Definition:
Cash Interest Paid refers to the actual cash outflow a company incurs to meet its interest obligations on debt during a specific period. It represents the amount of cash that has been paid to creditors as interest on borrowed funds.
Formula:
Cash Interest Paid = Interest Expense - Change in Interest Payable
How to use the metric:
Cash Interest Paid is used to assess a company's liquidity and cash flow management. It helps investors and analysts understand how much cash is being used to service debt, which can impact the company's ability to invest in growth opportunities or meet other financial obligations.
Limitations:
This metric does not account for non-cash interest expenses, such as amortization of bond discounts or premiums.
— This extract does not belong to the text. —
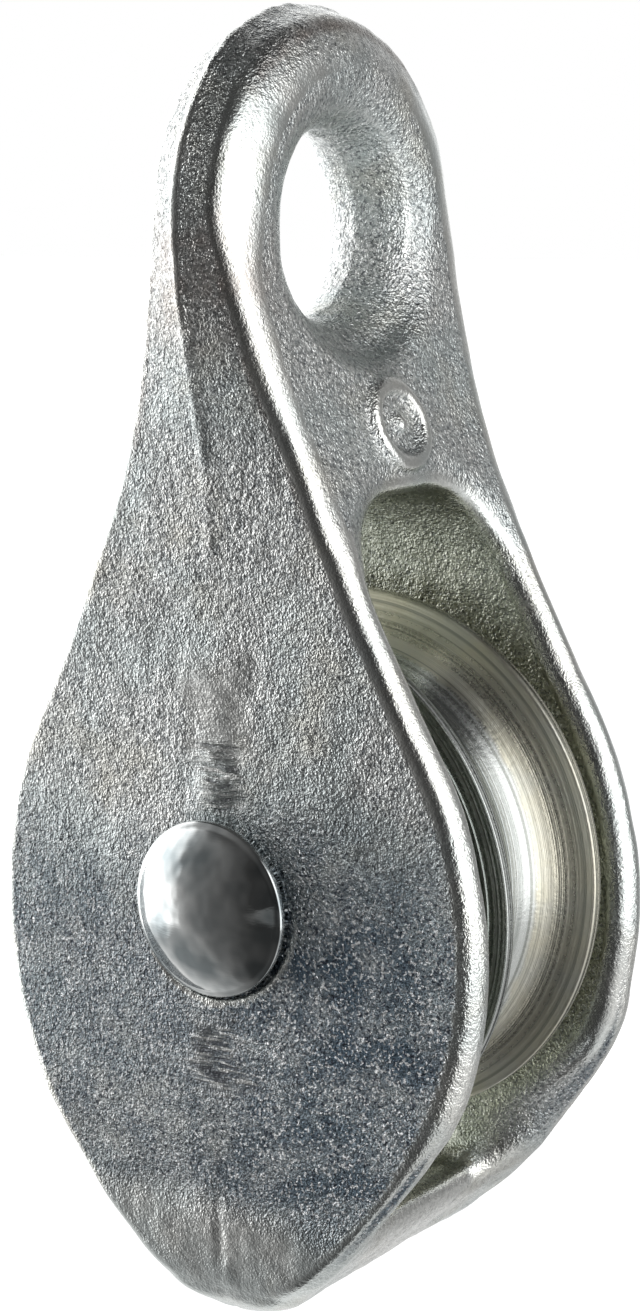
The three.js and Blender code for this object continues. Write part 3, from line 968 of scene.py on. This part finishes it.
def make_world():
    world = bpy.data.worlds.new("studio")
    bpy.context.scene.world = world
    world.use_nodes = True
    nodes, links = world.node_tree.nodes, world.node_tree.links

    def math_node(operation, a, b=0.0, c=0.0):
        node = nodes.new("ShaderNodeMath")
        node.operation = operation
        for socket, value in zip(node.inputs, (a, b, c)):
            if isinstance(value, bpy.types.NodeSocket):
                links.new(value, socket)
            else:
                socket.default_value = value
        return node.outputs[0]

    def step_node(value, low, high, start=0.0, end=1.0):
        node = nodes.new("ShaderNodeMapRange")
        node.interpolation_type = "SMOOTHSTEP"
        links.new(value, node.inputs["Value"])
        for key, number in zip(("From Min", "From Max", "To Min", "To Max"), (low, high, start, end)):
            node.inputs[key].default_value = number
        return node.outputs["Result"]

    place = nodes.new("ShaderNodeTexCoord")
    split = nodes.new("ShaderNodeSeparateXYZ")
    links.new(place.outputs["Generated"], split.inputs[0])
    x, y, z = split.outputs
    around = math_node("ARCTAN2", x, math_node("MULTIPLY", y, -1.0))
    share = math_node("MULTIPLY_ADD", around, 0.5 / math.pi, 0.5)
    rise = math_node("MULTIPLY", math_node("ARCSINE", z), 180 / math.pi)
    turn = math_node("MULTIPLY", around, 180 / math.pi)
    level = curve_ramp(nodes, [((d + 180) / 360, grey / 2) for d, grey in ROUND_THE_ROOM])
    below = curve_ramp(nodes, [((d + 180) / 360, grey / 2) for d, grey in BELOW])
    links.new(share, level.inputs[0])
    links.new(share, below.inputs[0])

    def blend(factor, a, b):
        node = nodes.new("ShaderNodeMix")
        for socket, value in ((node.inputs[0], factor), (node.inputs[2], a), (node.inputs[3], b)):
            if isinstance(value, bpy.types.NodeSocket):
                links.new(value, socket)
            else:
                socket.default_value = value
        return node.outputs[0]

    glow = blend(step_node(rise, -18, -28), level.outputs[0], below.outputs[0])
    glow = blend(step_node(rise, 34, 50), glow, CEILING / 2)
    band = math_node("MULTIPLY", step_node(rise, -20, -12), step_node(rise, -4, -9))
    band = math_node("MULTIPLY", band, step_node(turn, 10, 40))
    band = math_node("MULTIPLY", band, step_node(turn, 130, 60))
    glow = math_node("MULTIPLY_ADD", band, BAND / 2, glow)
    seen = nodes.new("ShaderNodeLightPath").outputs["Is Camera Ray"]
    strength = blend(seen, math_node("MULTIPLY", glow, 2.0), 1.0)
    background = nodes["Background"]
    background.inputs["Color"].default_value = (1, 1, 1, 1)
    links.new(strength, background.inputs["Strength"])


bpy.context.scene.view_settings.view_transform = "Standard"
make_camera()
make_pieces()
make_floor()
make_world()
It also does not reflect the total interest expense recognized in the income statement, which may include accrued interest not yet paid in cash.
Applies to:
Cash Interest Paid is relevant for industries with significant debt financing, such as utilities, real estate, and manufacturing, where understanding cash flow related to debt servicing is crucial.
Doesn't apply to:
Industries with minimal debt financing, such as technology startups or service-based companies, may find this metric less relevant as they may not have significant interest obligations impacting their cash flow.
Summary:
Cash Interest Paid is a key metric for evaluating a company's cash flow related to debt servicing. It provides insights into the company's liquidity and financial health by showing the actual cash outflow for interest payments. However, it does not capture non-cash interest expenses and may be less relevant for industries with low debt levels.